Why it helps: Research on self‑compassion links gentle reflection to higher resilience and sustained behavior change. The logbook format keeps reflection structured, not ruminative.

7. Checklist hoarding → design a simple two‑metric dashboard

Perfectionist habit:

I tracked macros, micros, carbon footprint, grocery spend, and daily “vegan streaks.” When a tracker glitched, I felt lost.

Step‑by‑step swap:

Choose two metrics aligned with core values. Mine: weekly plant‑meal count (impact) and “joy score” (1–5) after dinners (well‑being). Use analog tools. A wall calendar and sticky‑note smiley faces beat glitchy apps. Review monthly, not daily. Trends matter more than noise. Reward streaks with non‑food treats.
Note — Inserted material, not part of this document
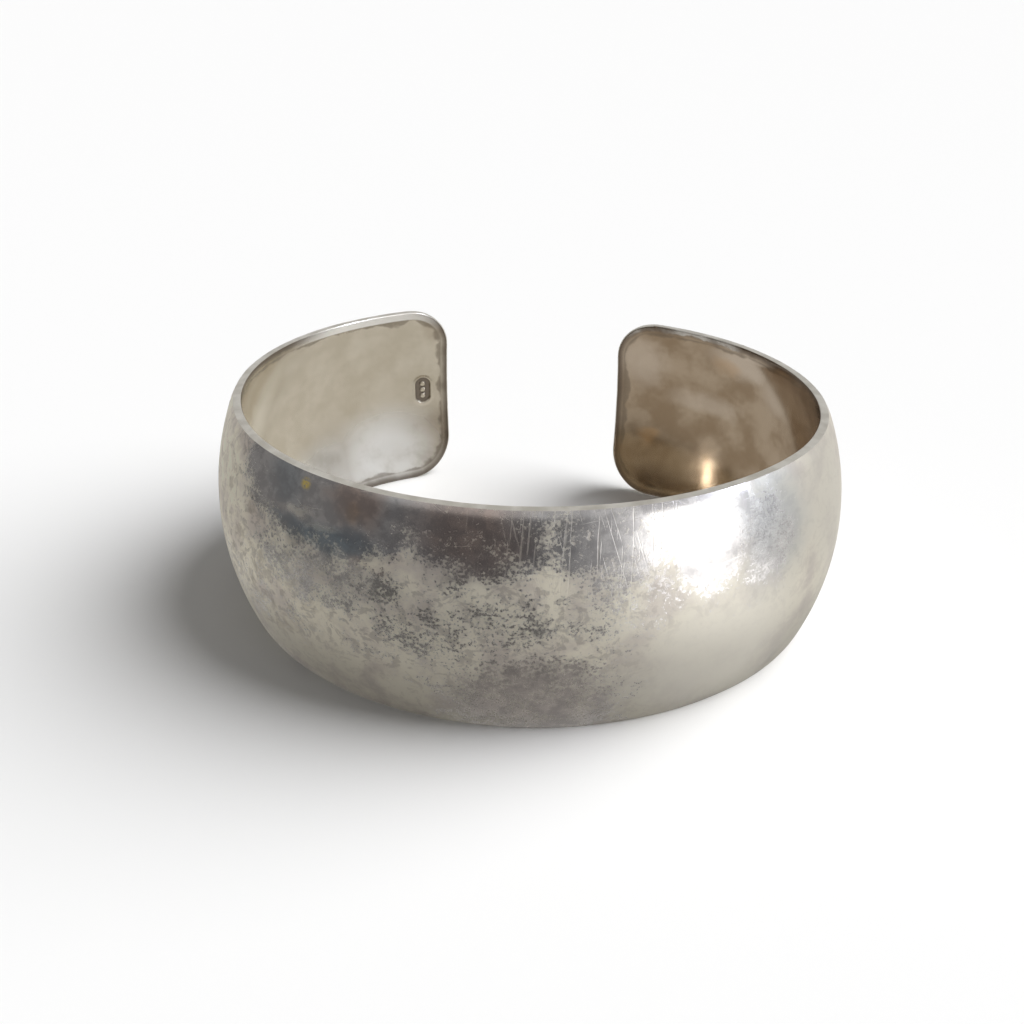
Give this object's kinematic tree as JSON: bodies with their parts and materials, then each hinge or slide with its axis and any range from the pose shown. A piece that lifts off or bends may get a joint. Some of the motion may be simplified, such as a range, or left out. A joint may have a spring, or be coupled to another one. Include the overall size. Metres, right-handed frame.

New hiking trail, fresh playlist—positive reinforcement without edible pressure.

Why it helps: Narrow metrics reduce cognitive overload and highlight the “why” behind the change—agency, clarity, and emotional satisfaction.

How dropping perfection nurtures clarity and agency

Perfectionism masquerades as diligence, but it’s actually an attention thief.

Each rigid rule demands monitoring, leaving less bandwidth for creative cooking, mindful eating, or noticing how your body feels.

When I swapped purity for pragmatism, mental fog lifted: I could plan ahead without obsessing, share meals without defensiveness, and course‑correct without shame.

That clarity translated to everyday agency — I now steer my choices instead of my choices steering me.

Final words: progress tastes better than perfection

Back to that burned cauliflower.

I still scorch vegetables — just last week, my sweet‑potato wedges crisped into fossils. The difference is I didn’t take it as a moral failing — I grabbed hummus, laughed, and scheduled a retry.

Perfection whispers that worth is conditional. Progress reminds us it’s cumulative. Each flexible, forgiving choice adds a leaf to the bigger plant‑powered story we’re writing—one that leaves room for flavor, friendship, and the occasional butter cookie “data point.”

So if you’re critiquing your vegan report card, try grading on growth instead. Your plate—and your peace of mind—will thank you.